EXERCISE OBJECTIVE:
Write out all of the data exactly as it appears.

Entries with parts and joints
========

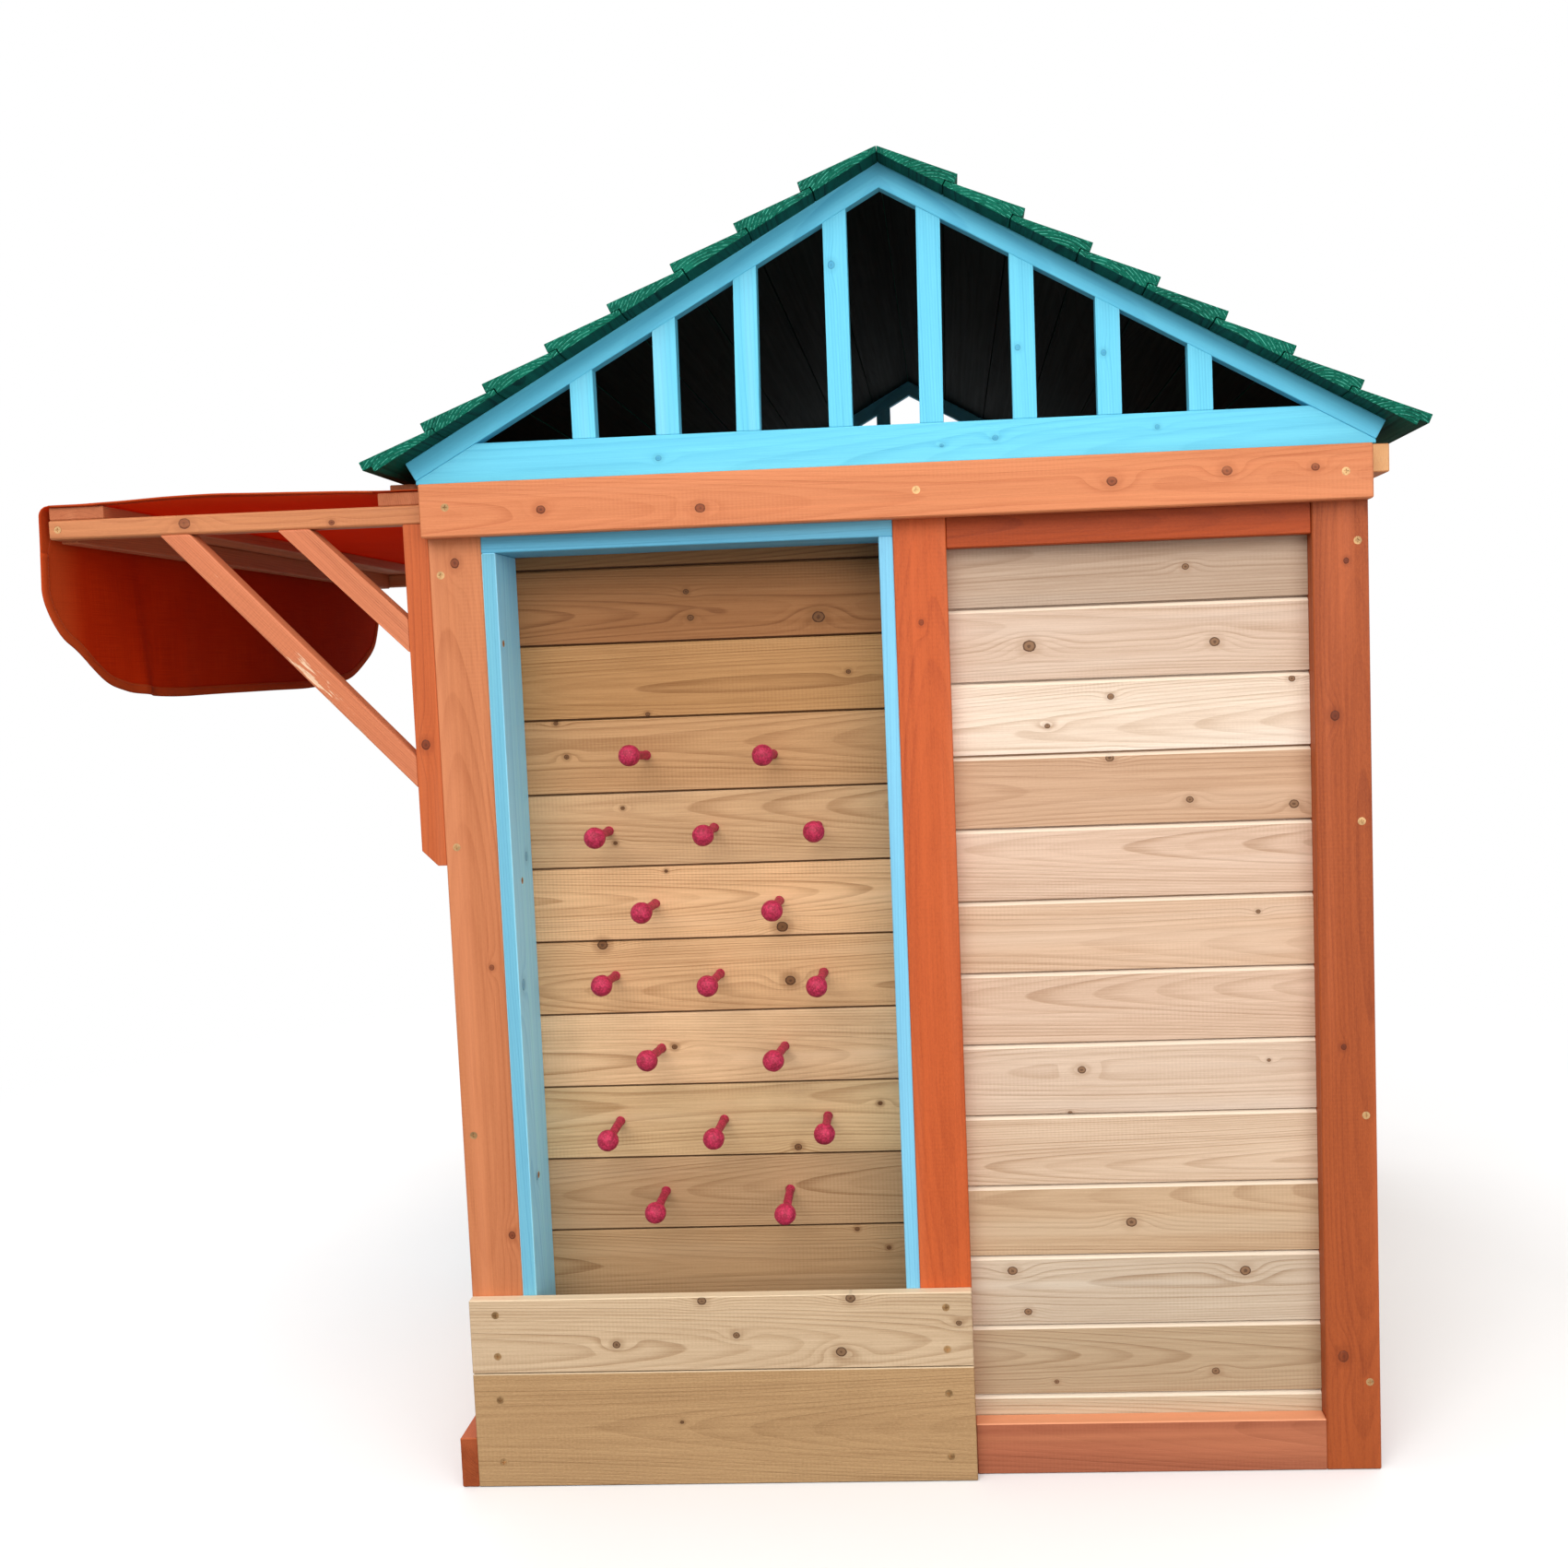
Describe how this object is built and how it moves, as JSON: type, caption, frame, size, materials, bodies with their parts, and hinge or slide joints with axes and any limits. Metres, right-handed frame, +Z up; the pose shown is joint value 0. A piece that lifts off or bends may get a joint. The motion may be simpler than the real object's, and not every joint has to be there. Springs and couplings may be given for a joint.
{
  "type": "playhouse with peg climbing wall",
  "caption": "Wooden play house whose gable end is a peg climbing wall in a lined recess above a catch tray; boarded walls, slatted gables, lapped board roof, half door, canvas awning.",
  "frame": {"origin": "on the ground, under the middle of the whole object's bounding box", "axes": "+Z up; -Y is the way the gable end with the peg climbing wall faces; -X is the awning side; the ridge runs along Y"},
  "size_m": [1.582, 1.328, 1.5147],
  "materials": {
    "orange_stain": "semi-transparent orange stain, satin",
    "blue_paint": "light blue wood paint, satin",
    "green_paint": "dark green wood stain, matte",
    "peg_wall_wood": "natural knotty softwood, bare",
    "pale_wood": "pale natural softwood boarding, bare",
    "kickboard_wood": "natural softwood, bare",
    "rough_pine": "sawn softwood, bare",
    "crimson_paint": "crimson paint, rough brushed",
    "zinc_screws": "yellow zinc plated",
    "hinge_steel": "zinc plated steel",
    "canvas": "orange-red woven canvas"
  },
  "bodies": {
    "house": {"awning_arms": "orange_stain", "awning_battens": "orange_stain", "awning_canvas": "canvas", "awning_cleats": "orange_stain", "awning_front_rail": "orange_stain", "awning_struts_long": "orange_stain", "awning_struts_short": "orange_stain", "catch_tray_floor": "blue_paint", "counter_boards": "pale_wood", "counter_shelf": "orange_stain", "door_stop": "orange_stain", "far_wall_boards": "pale_wood", "far_wall_rails": "orange_stain", "gable_far_chord": "blue_paint", "gable_far_rakes": "blue_paint", "gable_far_slats": "blue_paint", "gable_near_chord": "blue_paint", "gable_near_rakes": "blue_paint", "gable_near_slats": "blue_paint", "header_far": "orange_stain", "header_near": "orange_stain", "hinge_pins": "hinge_steel", "hinge_post_leaves": "hinge_steel", "hinge_screws_post": "zinc_screws", "kickboard_lower": "kickboard_wood", "kickboard_upper": "kickboard_wood", "left_wall_rails": "orange_stain", "near_rail_bottom": "orange_stain", "near_rail_top": "orange_stain", "near_wall_boards": "pale_wood", "panel_battens": "rough_pine", "peg_box_side_left": "blue_paint", "peg_box_side_right": "blue_paint", "peg_box_top": "blue_paint", "peg_wall_boards": "peg_wall_wood", "post_near_centre": "orange_stain", "post_near_left": "orange_stain", "post_near_right": "orange_stain", "posts_awning_side": "orange_stain", "posts_far": "orange_stain", "right_eave_rail": "orange_stain", "right_wall_boards": "pale_wood", "right_wall_rails": "orange_stain", "right_wall_stud": "rough_pine", "roof_boards_left": "green_paint", "roof_boards_right": "green_paint", "side_panel_boards": "pale_wood", "sill_board_left": "orange_stain", "top_plate_left": "orange_stain", "wall_pegs": "crimson_paint", "wall_stiles": "orange_stain", "wood_screws": "zinc_screws"},
    "half_door": {"door_boards": "blue_paint", "door_ledges": "orange_stain", "door_brace": "orange_stain", "door_knob": "crimson_paint", "hinge_door_leaves": "hinge_steel", "hinge_screws_door": "zinc_screws"}
  },
  "joints": [
    {"name": "half_door_hinge", "type": "hinge", "parent": "house", "child": "half_door", "pos_m": [-0.334, -0.0875, 0.42], "axis": [0, 0, 1], "range_deg": [0, 100]}
  ]
}
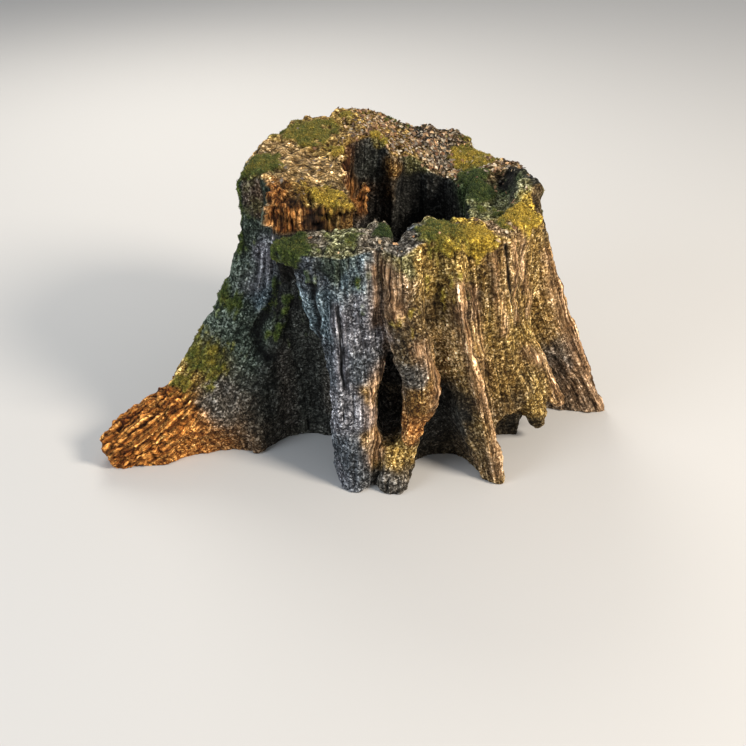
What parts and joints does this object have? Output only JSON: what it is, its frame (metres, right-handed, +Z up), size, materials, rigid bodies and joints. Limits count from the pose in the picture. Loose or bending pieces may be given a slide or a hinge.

========

FINISHED TASK:
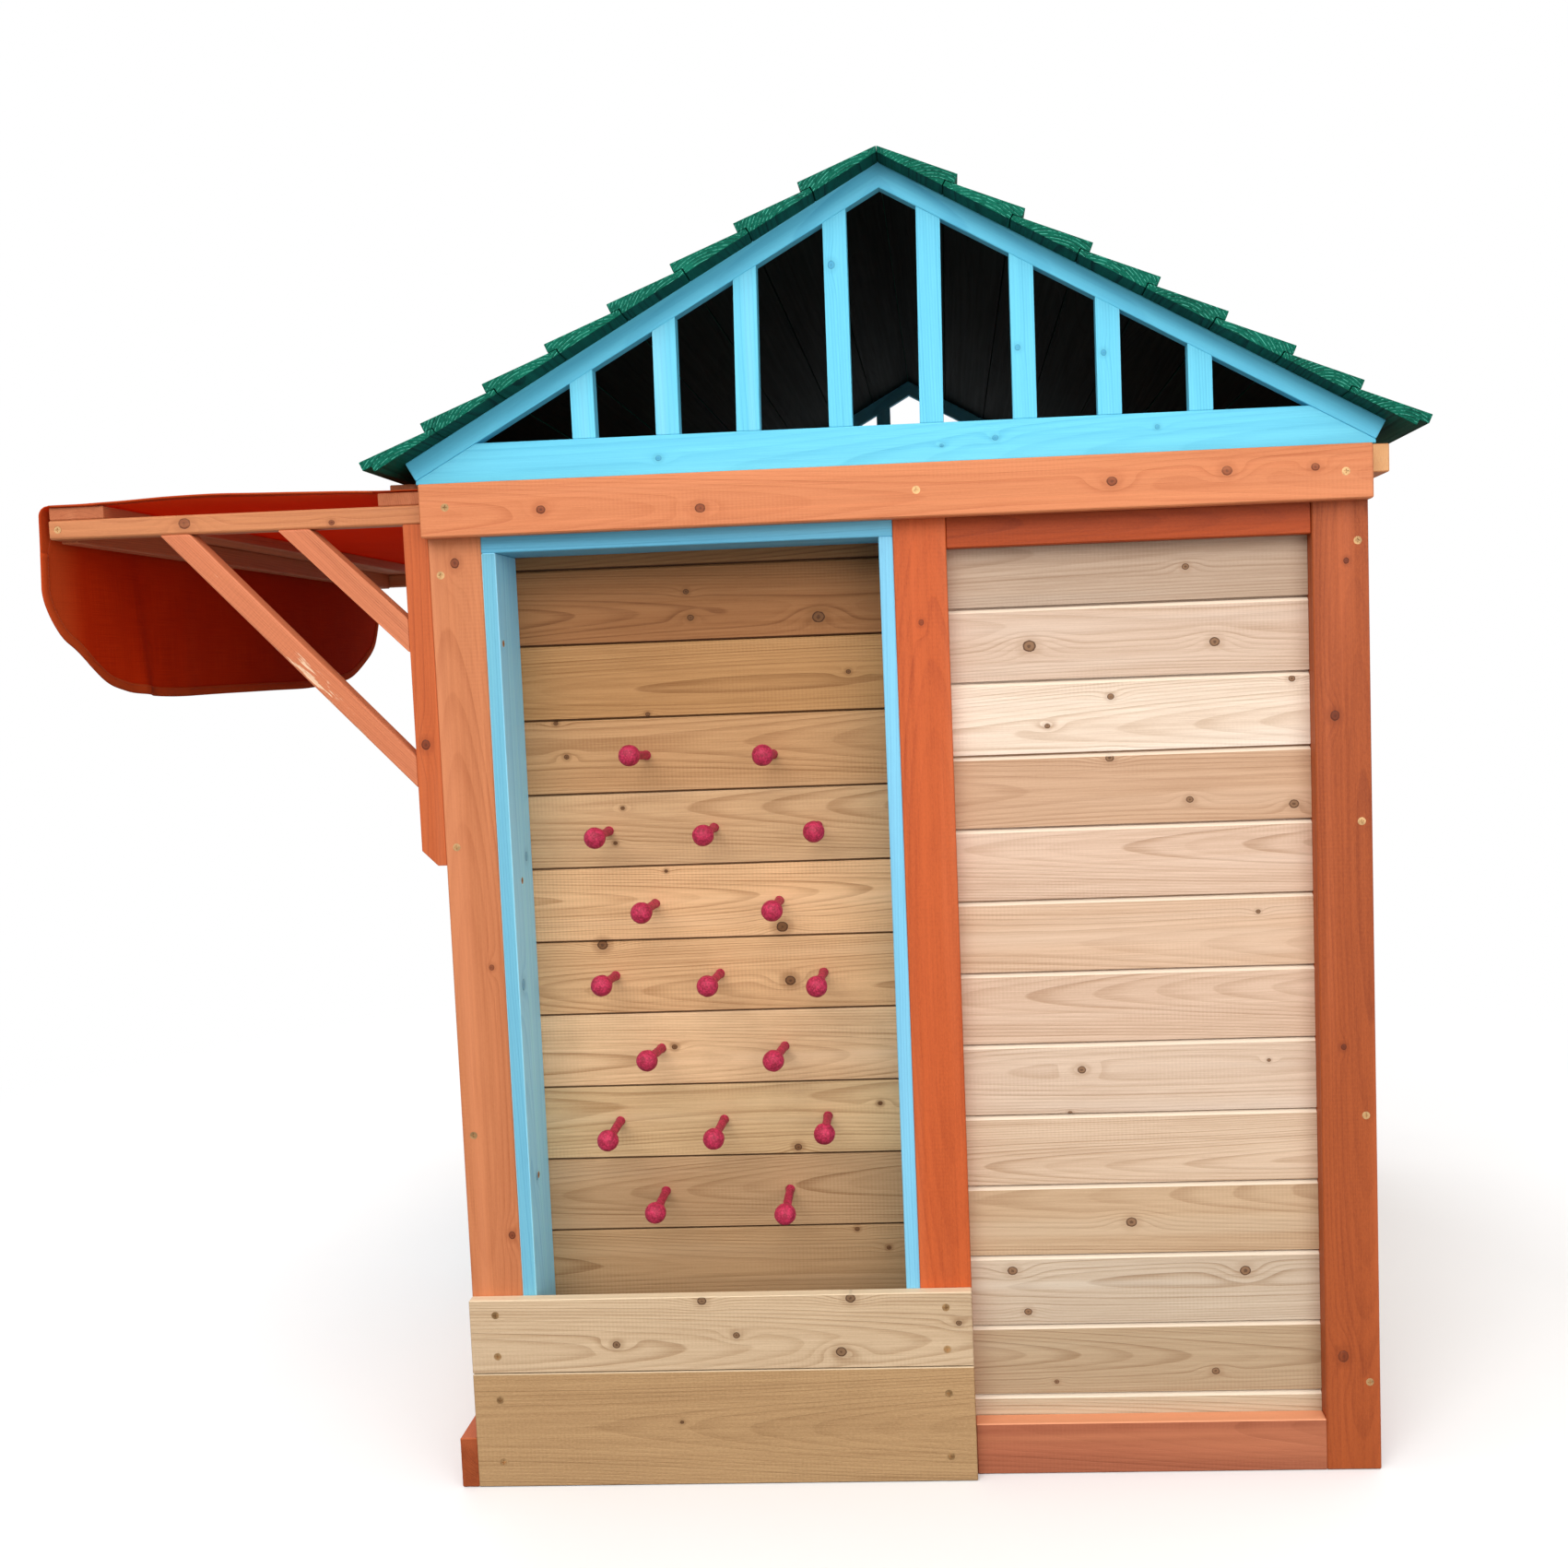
Describe how this object is built and how it moves, as JSON: type, caption, frame, size, materials, bodies with their parts, and hinge or slide joints with axes and any limits. Metres, right-handed frame, +Z up; the pose shown is joint value 0. A piece that lifts off or bends may get a joint. The motion may be simpler than the real object's, and not every joint has to be there. Springs and couplings may be given for a joint.
{
  "type": "playhouse with peg climbing wall",
  "caption": "Wooden play house whose gable end is a peg climbing wall in a lined recess above a catch tray; boarded walls, slatted gables, lapped board roof, half door, canvas awning.",
  "frame": {"origin": "on the ground, under the middle of the whole object's bounding box", "axes": "+Z up; -Y is the way the gable end with the peg climbing wall faces; -X is the awning side; the ridge runs along Y"},
  "size_m": [1.582, 1.328, 1.5147],
  "materials": {
    "orange_stain": "semi-transparent orange stain, satin",
    "blue_paint": "light blue wood paint, satin",
    "green_paint": "dark green wood stain, matte",
    "peg_wall_wood": "natural knotty softwood, bare",
    "pale_wood": "pale natural softwood boarding, bare",
    "kickboard_wood": "natural softwood, bare",
    "rough_pine": "sawn softwood, bare",
    "crimson_paint": "crimson paint, rough brushed",
    "zinc_screws": "yellow zinc plated",
    "hinge_steel": "zinc plated steel",
    "canvas": "orange-red woven canvas"
  },
  "bodies": {
    "house": {"awning_arms": "orange_stain", "awning_battens": "orange_stain", "awning_canvas": "canvas", "awning_cleats": "orange_stain", "awning_front_rail": "orange_stain", "awning_struts_long": "orange_stain", "awning_struts_short": "orange_stain", "catch_tray_floor": "blue_paint", "counter_boards": "pale_wood", "counter_shelf": "orange_stain", "door_stop": "orange_stain", "far_wall_boards": "pale_wood", "far_wall_rails": "orange_stain", "gable_far_chord": "blue_paint", "gable_far_rakes": "blue_paint", "gable_far_slats": "blue_paint", "gable_near_chord": "blue_paint", "gable_near_rakes": "blue_paint", "gable_near_slats": "blue_paint", "header_far": "orange_stain", "header_near": "orange_stain", "hinge_pins": "hinge_steel", "hinge_post_leaves": "hinge_steel", "hinge_screws_post": "zinc_screws", "kickboard_lower": "kickboard_wood", "kickboard_upper": "kickboard_wood", "left_wall_rails": "orange_stain", "near_rail_bottom": "orange_stain", "near_rail_top": "orange_stain", "near_wall_boards": "pale_wood", "panel_battens": "rough_pine", "peg_box_side_left": "blue_paint", "peg_box_side_right": "blue_paint", "peg_box_top": "blue_paint", "peg_wall_boards": "peg_wall_wood", "post_near_centre": "orange_stain", "post_near_left": "orange_stain", "post_near_right": "orange_stain", "posts_awning_side": "orange_stain", "posts_far": "orange_stain", "right_eave_rail": "orange_stain", "right_wall_boards": "pale_wood", "right_wall_rails": "orange_stain", "right_wall_stud": "rough_pine", "roof_boards_left": "green_paint", "roof_boards_right": "green_paint", "side_panel_boards": "pale_wood", "sill_board_left": "orange_stain", "top_plate_left": "orange_stain", "wall_pegs": "crimson_paint", "wall_stiles": "orange_stain", "wood_screws": "zinc_screws"},
    "half_door": {"door_boards": "blue_paint", "door_ledges": "orange_stain", "door_brace": "orange_stain", "door_knob": "crimson_paint", "hinge_door_leaves": "hinge_steel", "hinge_screws_door": "zinc_screws"}
  },
  "joints": [
    {"name": "half_door_hinge", "type": "hinge", "parent": "house", "child": "half_door", "pos_m": [-0.334, -0.0875, 0.42], "axis": [0, 0, 1], "range_deg": [0, 100]}
  ]
}
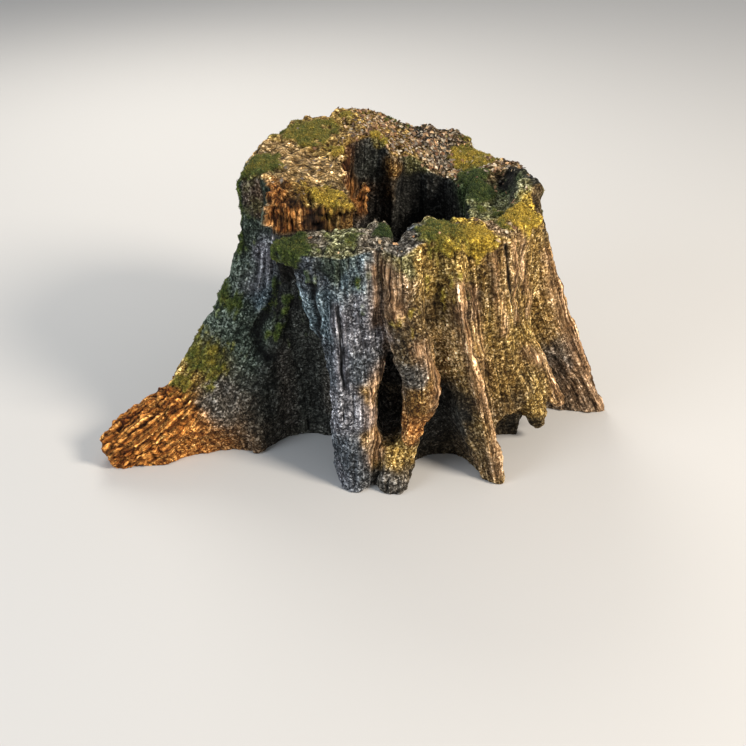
What parts and joints does this object have? Output only JSON: what it is, its frame (metres, right-handed, +Z up), size, materials, rigid bodies and joints. Limits count from the pose in the picture. Loose or bending pieces may be given a slide or a hinge.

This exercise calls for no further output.